◆ **Given instruction**: Write the data out again in full, with no departure from the original.

◆ **Given information**:
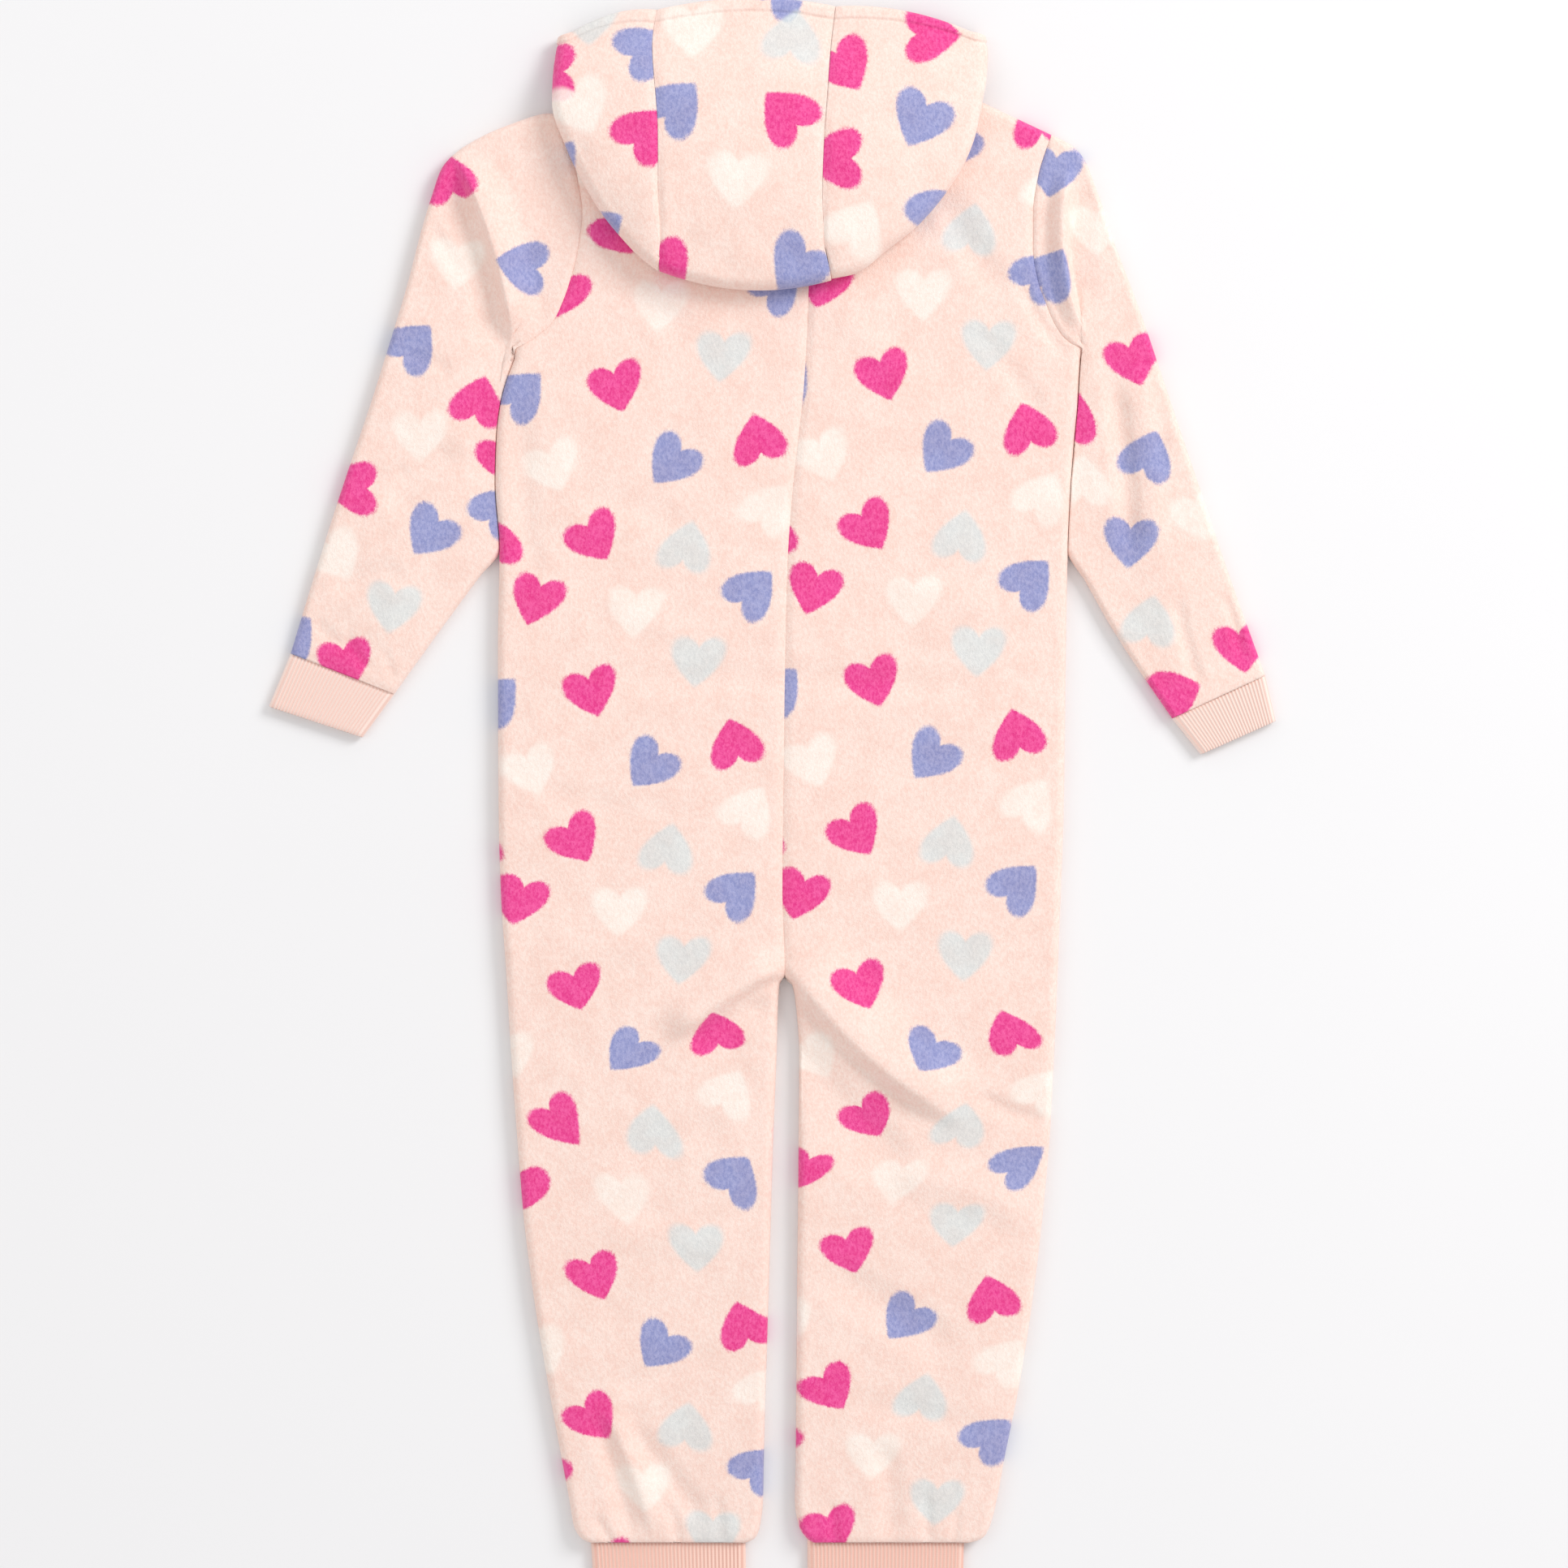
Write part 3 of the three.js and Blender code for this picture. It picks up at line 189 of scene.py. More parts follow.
FLEECE = 4.0  # thickness of the cloth with its pile
LOFT = 12.0  # height of the two layers that lie on each other
SEAM = 0.05  # gap at the centre back seam, from which the gaps at other seams come
SEAM_DIP = 0.32  # share of its height that the cloth loses beside a seam, and in the seam's line
SEAM_LINE = 0.2
SEAM_WIDTH = 6.0  # how far from a seam the dip reaches, and its line
LINE_WIDTH = 1.6
HEM_DROP = 0.38  # share of its height that the cloth loses at the hem
HEM = 47.0
CROTCH = 432.0
CROTCH_JOIN = (424, 434)  # heights between which the two inseams become one centre seam
UNDERARM = 855.0
UNDERARM_JOIN = (849, 857)  # heights between which the side's rolled edge becomes a seam
NECKLINE = 1040.0
NECK_FROM = 900.0  # height from which the rows rise towards the neck point, and by how much
NECK_RISE = 24.0
ZIP_BOTTOM = 470.0
ZIP_SLOT = 4.6  # half the slot between the fronts, for the zip
SIDES = {  # sign across, height of the shoulder's end, the neck point
    "left": (-1, 1015.0, -70.0),
    "right": (1, 1000.5, 75.0),
}
OUTLINE = [  # height, left edge, right edge
    (45, -126, 122), (47, -131, 129), (50, -137, 137.5), (57, -141, 141.5), (74, -144, 146),
    (101, -149, 151), (156, -159, 162), (211, -168, 170.5), (266, -175, 177), (321, -179.5, 182),
    (376, -183.5, 185), (434, -187, 187.5), (486, -190.5, 189.5), (541, -192, 191.5), (651, -192.5, 193),
    (719, -191.5, 194.3), (764, -194.4, 196.4), (796, -193.5, 199), (817, -191, 201), (834, -186.5, 202),
    (848, -181.5, 203), (855, -180, 203.5), (858, -173, 197), (863, -166, 191), (873, -155, 184.5),
    (886, -148.5, 179), (900, -143.5, 174), (922, -138, 170.5), (946, -135, 170.5), (972, -138.5, 174),
    (1000.5, -146.5, 183), (1015, -149, 187),
]
INNER = [  # height, left inseam, right inseam, which are one centre seam from the crotch up
    (45, -28, 26), (47, -23, 20), (50, -17, 16), (57, -14.5, 11.5), (74, -12.5, 9), (101, -12, 9.5),
    (211, -8.8, 10.5), (321, -5.5, 11.6), (376, -3.3, 12), (412, -2.2, 9.5), (426, -1, 6.5),
    (432, 2.2, 2.2), (434, 2.2, 2.2), (486, 0.6, 0.6), (541, 1.1, 1.1), (651, 2.6, 2.6), (706, 3.9, 3.9),
    (764, 8, 8), (834, 15.5, 15.5), (885, 18, 18), (1040, 22, 22),
]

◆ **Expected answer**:
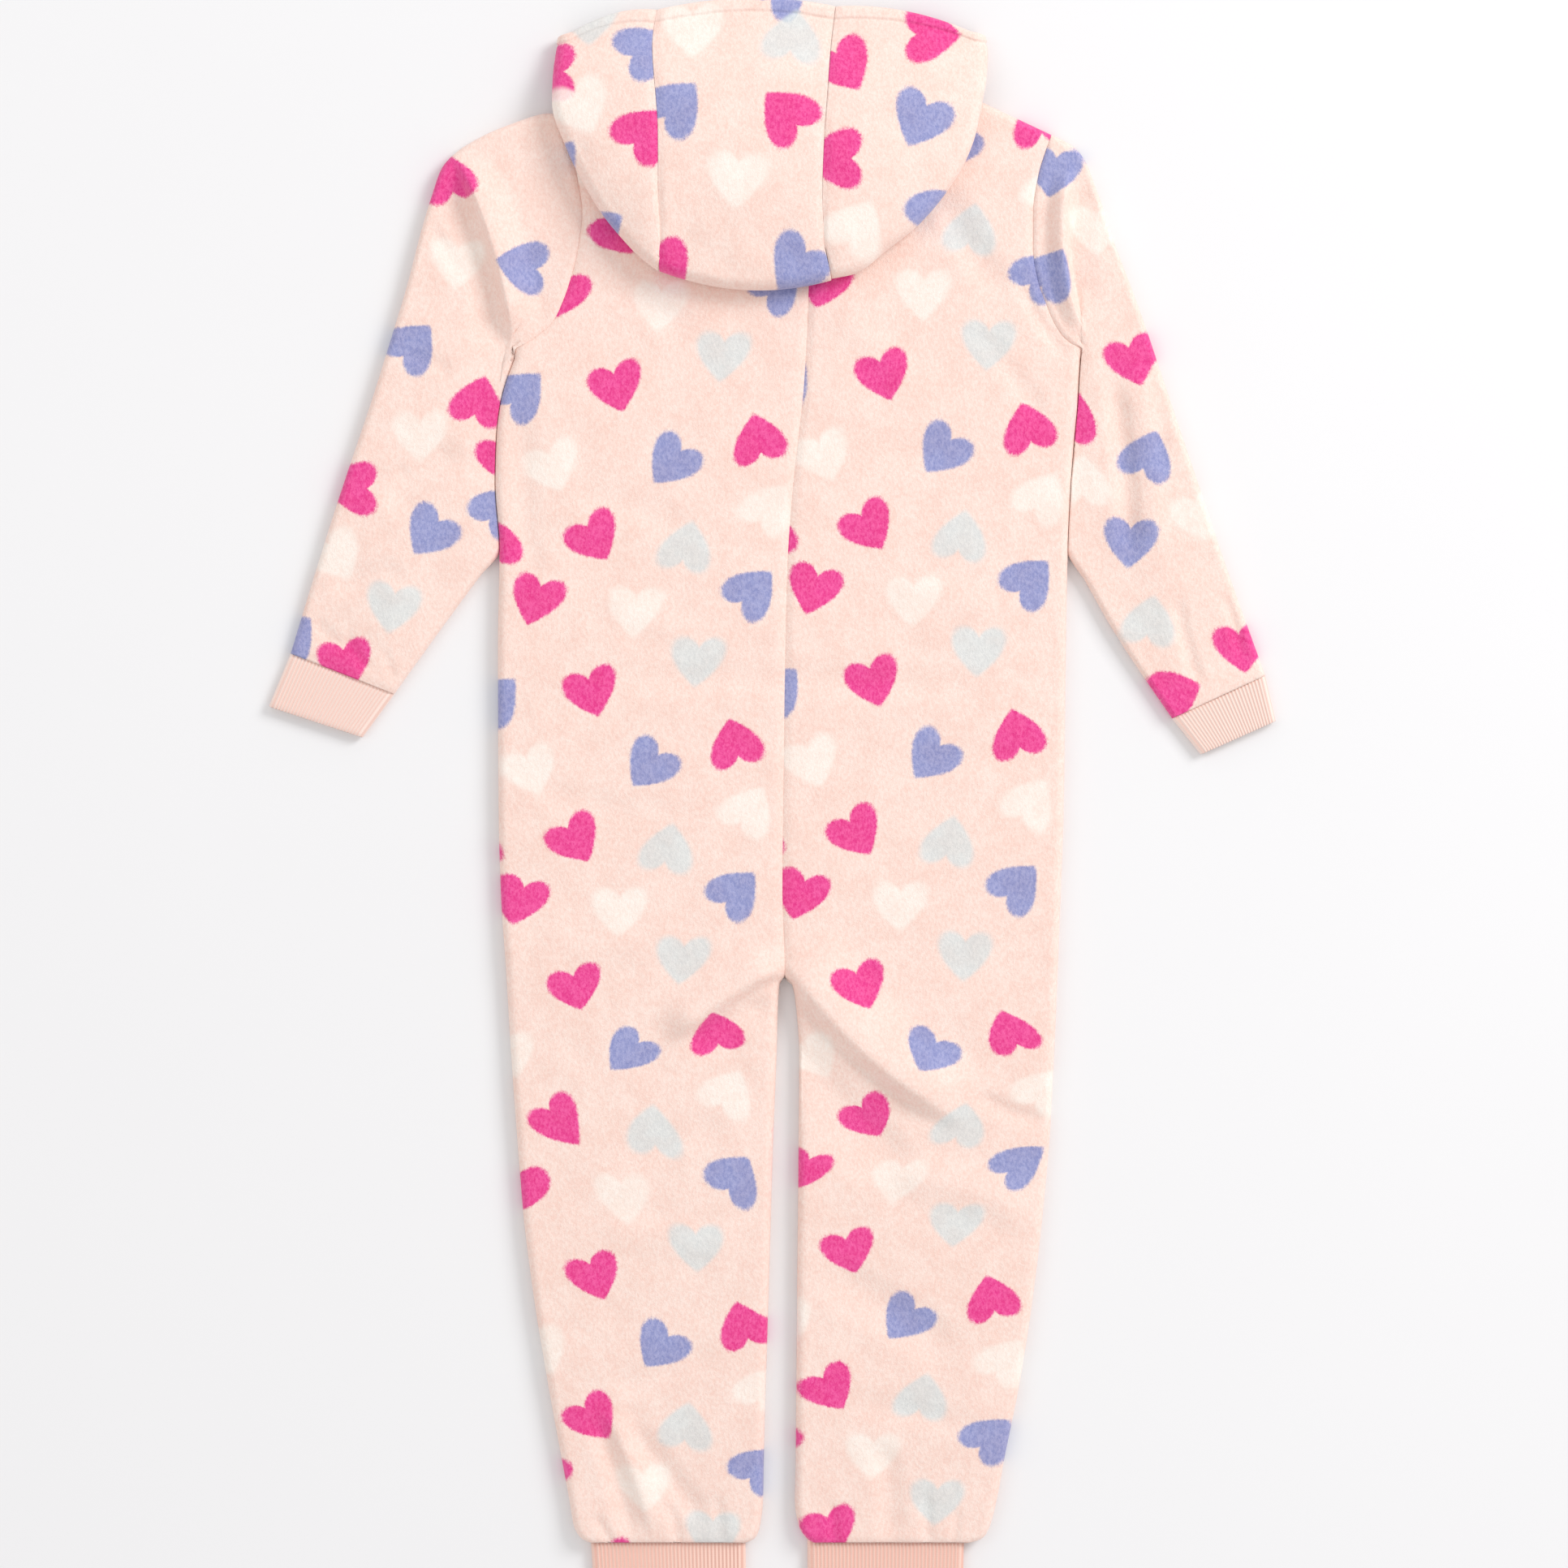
Write part 3 of the three.js and Blender code for this picture. It picks up at line 189 of scene.py. More parts follow.
FLEECE = 4.0  # thickness of the cloth with its pile
LOFT = 12.0  # height of the two layers that lie on each other
SEAM = 0.05  # gap at the centre back seam, from which the gaps at other seams come
SEAM_DIP = 0.32  # share of its height that the cloth loses beside a seam, and in the seam's line
SEAM_LINE = 0.2
SEAM_WIDTH = 6.0  # how far from a seam the dip reaches, and its line
LINE_WIDTH = 1.6
HEM_DROP = 0.38  # share of its height that the cloth loses at the hem
HEM = 47.0
CROTCH = 432.0
CROTCH_JOIN = (424, 434)  # heights between which the two inseams become one centre seam
UNDERARM = 855.0
UNDERARM_JOIN = (849, 857)  # heights between which the side's rolled edge becomes a seam
NECKLINE = 1040.0
NECK_FROM = 900.0  # height from which the rows rise towards the neck point, and by how much
NECK_RISE = 24.0
ZIP_BOTTOM = 470.0
ZIP_SLOT = 4.6  # half the slot between the fronts, for the zip
SIDES = {  # sign across, height of the shoulder's end, the neck point
    "left": (-1, 1015.0, -70.0),
    "right": (1, 1000.5, 75.0),
}
OUTLINE = [  # height, left edge, right edge
    (45, -126, 122), (47, -131, 129), (50, -137, 137.5), (57, -141, 141.5), (74, -144, 146),
    (101, -149, 151), (156, -159, 162), (211, -168, 170.5), (266, -175, 177), (321, -179.5, 182),
    (376, -183.5, 185), (434, -187, 187.5), (486, -190.5, 189.5), (541, -192, 191.5), (651, -192.5, 193),
    (719, -191.5, 194.3), (764, -194.4, 196.4), (796, -193.5, 199), (817, -191, 201), (834, -186.5, 202),
    (848, -181.5, 203), (855, -180, 203.5), (858, -173, 197), (863, -166, 191), (873, -155, 184.5),
    (886, -148.5, 179), (900, -143.5, 174), (922, -138, 170.5), (946, -135, 170.5), (972, -138.5, 174),
    (1000.5, -146.5, 183), (1015, -149, 187),
]
INNER = [  # height, left inseam, right inseam, which are one centre seam from the crotch up
    (45, -28, 26), (47, -23, 20), (50, -17, 16), (57, -14.5, 11.5), (74, -12.5, 9), (101, -12, 9.5),
    (211, -8.8, 10.5), (321, -5.5, 11.6), (376, -3.3, 12), (412, -2.2, 9.5), (426, -1, 6.5),
    (432, 2.2, 2.2), (434, 2.2, 2.2), (486, 0.6, 0.6), (541, 1.1, 1.1), (651, 2.6, 2.6), (706, 3.9, 3.9),
    (764, 8, 8), (834, 15.5, 15.5), (885, 18, 18), (1040, 22, 22),
]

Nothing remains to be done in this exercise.